** BEGIN Provided material **

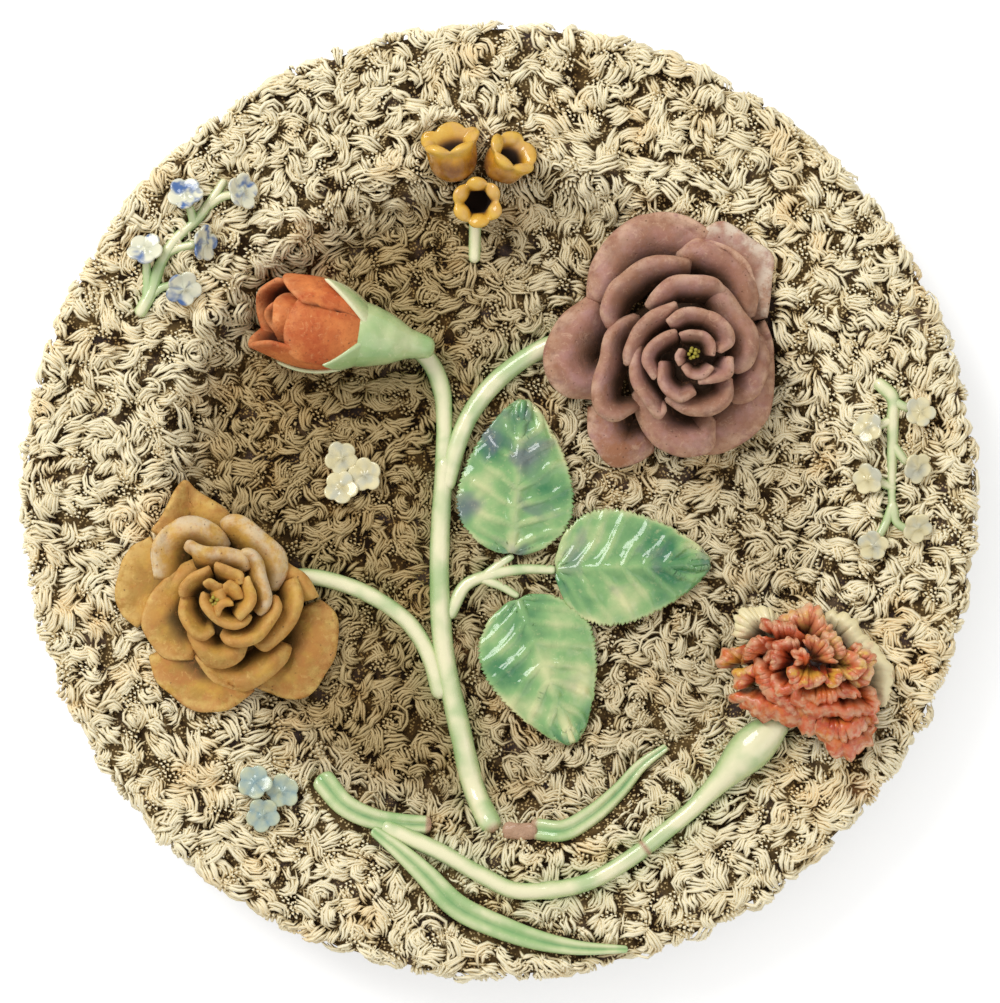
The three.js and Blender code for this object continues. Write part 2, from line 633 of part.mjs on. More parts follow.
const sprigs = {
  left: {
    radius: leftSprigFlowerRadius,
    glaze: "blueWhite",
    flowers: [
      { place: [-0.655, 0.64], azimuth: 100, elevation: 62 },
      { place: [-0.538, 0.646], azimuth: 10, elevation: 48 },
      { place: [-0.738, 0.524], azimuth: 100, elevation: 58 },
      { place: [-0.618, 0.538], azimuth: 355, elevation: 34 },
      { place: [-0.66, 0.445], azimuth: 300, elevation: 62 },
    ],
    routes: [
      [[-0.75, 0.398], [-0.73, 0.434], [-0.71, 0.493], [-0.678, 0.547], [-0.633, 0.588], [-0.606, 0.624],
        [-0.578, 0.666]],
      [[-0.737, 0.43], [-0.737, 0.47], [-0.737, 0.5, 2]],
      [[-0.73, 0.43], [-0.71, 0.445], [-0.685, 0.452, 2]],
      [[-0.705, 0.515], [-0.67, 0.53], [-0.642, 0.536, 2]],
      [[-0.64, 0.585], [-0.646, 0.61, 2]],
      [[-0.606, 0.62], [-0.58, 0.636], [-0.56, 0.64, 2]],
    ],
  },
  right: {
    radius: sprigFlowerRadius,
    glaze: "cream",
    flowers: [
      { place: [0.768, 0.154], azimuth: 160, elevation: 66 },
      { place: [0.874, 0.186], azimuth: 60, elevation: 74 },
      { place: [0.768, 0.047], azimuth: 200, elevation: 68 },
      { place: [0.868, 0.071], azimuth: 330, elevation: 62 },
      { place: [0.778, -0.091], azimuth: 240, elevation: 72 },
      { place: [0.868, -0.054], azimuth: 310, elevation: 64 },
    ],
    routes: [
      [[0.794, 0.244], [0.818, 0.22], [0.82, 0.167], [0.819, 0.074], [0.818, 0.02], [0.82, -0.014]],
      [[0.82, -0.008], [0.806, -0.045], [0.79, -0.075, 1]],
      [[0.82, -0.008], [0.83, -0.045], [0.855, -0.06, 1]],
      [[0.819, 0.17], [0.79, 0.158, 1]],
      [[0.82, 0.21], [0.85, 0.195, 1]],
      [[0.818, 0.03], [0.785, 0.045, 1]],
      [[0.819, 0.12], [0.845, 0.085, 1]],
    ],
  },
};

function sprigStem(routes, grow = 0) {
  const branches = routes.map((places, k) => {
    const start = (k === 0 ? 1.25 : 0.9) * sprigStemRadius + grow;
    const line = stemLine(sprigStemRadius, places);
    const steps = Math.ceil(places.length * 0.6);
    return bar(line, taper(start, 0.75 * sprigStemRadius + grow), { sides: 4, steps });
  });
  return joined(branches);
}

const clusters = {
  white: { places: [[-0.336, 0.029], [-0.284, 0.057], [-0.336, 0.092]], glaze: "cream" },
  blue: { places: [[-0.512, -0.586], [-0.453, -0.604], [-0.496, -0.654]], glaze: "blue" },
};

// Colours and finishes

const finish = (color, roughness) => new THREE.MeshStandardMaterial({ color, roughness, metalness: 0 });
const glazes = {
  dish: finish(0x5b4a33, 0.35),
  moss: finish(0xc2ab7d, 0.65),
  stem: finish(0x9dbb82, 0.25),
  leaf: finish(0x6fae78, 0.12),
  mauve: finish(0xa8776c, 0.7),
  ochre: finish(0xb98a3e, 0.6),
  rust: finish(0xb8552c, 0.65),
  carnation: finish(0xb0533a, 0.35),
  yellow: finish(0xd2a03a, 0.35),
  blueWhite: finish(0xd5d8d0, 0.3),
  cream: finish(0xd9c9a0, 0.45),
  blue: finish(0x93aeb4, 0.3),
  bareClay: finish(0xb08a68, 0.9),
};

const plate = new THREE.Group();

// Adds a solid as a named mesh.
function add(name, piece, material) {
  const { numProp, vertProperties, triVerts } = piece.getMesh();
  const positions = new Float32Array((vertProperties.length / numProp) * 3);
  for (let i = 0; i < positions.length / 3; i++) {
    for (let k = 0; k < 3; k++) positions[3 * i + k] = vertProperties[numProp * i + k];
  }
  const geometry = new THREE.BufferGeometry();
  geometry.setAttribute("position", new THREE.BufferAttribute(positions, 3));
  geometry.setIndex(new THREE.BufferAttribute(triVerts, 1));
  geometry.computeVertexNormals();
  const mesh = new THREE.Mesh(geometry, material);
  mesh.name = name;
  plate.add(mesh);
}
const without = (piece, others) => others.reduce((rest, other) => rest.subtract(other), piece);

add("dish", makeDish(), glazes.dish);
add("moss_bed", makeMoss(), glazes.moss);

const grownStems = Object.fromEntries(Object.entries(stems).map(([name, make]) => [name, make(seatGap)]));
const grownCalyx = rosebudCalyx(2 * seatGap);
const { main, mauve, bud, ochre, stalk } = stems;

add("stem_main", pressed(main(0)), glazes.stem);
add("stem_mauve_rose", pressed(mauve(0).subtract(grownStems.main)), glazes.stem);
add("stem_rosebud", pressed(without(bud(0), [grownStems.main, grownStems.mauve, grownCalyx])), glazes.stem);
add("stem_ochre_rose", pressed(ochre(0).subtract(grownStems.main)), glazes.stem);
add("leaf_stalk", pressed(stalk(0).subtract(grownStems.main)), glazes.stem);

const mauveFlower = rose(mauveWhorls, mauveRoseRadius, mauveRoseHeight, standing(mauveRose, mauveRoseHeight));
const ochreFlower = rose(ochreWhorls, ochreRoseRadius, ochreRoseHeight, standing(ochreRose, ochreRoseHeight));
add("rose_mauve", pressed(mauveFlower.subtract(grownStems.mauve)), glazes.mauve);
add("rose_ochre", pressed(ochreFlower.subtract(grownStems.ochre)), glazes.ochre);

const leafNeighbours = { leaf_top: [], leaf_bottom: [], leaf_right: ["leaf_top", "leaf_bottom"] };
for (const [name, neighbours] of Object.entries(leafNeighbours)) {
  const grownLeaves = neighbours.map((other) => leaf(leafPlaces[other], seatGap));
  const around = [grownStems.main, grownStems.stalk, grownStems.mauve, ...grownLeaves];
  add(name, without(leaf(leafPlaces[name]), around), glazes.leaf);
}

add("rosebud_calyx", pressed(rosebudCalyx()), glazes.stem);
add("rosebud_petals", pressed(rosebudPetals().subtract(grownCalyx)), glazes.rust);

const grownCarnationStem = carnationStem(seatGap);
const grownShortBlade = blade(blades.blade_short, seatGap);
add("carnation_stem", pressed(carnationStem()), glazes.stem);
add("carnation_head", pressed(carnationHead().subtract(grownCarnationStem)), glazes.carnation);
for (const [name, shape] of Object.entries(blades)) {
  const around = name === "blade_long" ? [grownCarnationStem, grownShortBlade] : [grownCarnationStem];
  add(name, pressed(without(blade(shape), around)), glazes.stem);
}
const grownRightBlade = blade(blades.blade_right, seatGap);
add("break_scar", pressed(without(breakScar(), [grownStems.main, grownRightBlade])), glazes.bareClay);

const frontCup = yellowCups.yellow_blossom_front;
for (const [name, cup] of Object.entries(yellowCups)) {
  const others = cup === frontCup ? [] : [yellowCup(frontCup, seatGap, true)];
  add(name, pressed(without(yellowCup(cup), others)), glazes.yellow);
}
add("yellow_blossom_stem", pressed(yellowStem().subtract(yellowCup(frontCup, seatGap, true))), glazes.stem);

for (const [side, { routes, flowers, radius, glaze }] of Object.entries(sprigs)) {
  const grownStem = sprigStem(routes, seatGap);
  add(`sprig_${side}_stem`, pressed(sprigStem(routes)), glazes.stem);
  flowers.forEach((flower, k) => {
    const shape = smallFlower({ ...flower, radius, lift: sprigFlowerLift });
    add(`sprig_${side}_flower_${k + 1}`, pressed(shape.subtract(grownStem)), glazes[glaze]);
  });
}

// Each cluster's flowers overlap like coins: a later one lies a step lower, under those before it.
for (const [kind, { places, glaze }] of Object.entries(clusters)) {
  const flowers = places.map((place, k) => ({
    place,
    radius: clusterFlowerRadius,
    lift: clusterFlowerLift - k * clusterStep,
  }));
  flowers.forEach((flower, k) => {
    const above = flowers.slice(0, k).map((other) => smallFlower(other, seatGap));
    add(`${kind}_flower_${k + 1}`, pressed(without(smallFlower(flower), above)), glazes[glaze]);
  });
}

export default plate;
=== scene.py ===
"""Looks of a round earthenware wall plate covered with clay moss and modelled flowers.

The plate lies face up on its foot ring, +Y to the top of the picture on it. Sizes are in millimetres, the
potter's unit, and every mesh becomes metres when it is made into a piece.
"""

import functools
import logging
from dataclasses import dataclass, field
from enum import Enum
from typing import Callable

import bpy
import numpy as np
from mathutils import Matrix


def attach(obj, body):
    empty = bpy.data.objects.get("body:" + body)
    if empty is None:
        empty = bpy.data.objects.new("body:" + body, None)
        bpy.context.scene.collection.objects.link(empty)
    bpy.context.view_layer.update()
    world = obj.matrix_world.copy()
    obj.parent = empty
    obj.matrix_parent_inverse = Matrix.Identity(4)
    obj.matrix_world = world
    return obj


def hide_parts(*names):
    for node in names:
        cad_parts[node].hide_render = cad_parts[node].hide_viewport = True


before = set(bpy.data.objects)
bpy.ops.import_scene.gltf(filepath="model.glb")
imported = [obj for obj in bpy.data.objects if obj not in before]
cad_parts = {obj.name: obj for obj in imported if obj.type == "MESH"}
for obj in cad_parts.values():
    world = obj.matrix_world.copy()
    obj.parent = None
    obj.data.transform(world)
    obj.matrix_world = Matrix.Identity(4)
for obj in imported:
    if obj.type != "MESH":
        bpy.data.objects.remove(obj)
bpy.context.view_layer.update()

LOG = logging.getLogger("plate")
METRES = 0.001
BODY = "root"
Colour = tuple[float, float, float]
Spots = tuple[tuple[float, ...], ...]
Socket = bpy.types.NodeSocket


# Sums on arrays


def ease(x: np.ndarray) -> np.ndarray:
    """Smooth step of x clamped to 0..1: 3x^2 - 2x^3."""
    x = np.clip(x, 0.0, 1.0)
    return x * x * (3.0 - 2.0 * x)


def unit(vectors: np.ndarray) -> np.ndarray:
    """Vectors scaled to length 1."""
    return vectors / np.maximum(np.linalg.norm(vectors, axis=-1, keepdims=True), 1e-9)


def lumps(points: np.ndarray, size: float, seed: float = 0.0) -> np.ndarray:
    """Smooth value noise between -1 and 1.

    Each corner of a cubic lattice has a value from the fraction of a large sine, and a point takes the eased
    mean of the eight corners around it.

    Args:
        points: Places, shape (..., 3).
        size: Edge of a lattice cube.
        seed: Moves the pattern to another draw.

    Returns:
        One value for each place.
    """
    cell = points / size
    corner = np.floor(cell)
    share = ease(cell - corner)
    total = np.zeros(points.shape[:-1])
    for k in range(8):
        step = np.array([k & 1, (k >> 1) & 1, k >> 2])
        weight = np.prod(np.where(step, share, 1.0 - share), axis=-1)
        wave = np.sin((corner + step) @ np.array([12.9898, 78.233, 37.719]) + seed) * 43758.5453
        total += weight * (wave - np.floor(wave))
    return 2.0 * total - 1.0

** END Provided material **

■ Given problem: Scan the data above; copy every line where "names" appears.

■ Full answer:
def hide_parts(*names):
    for node in names:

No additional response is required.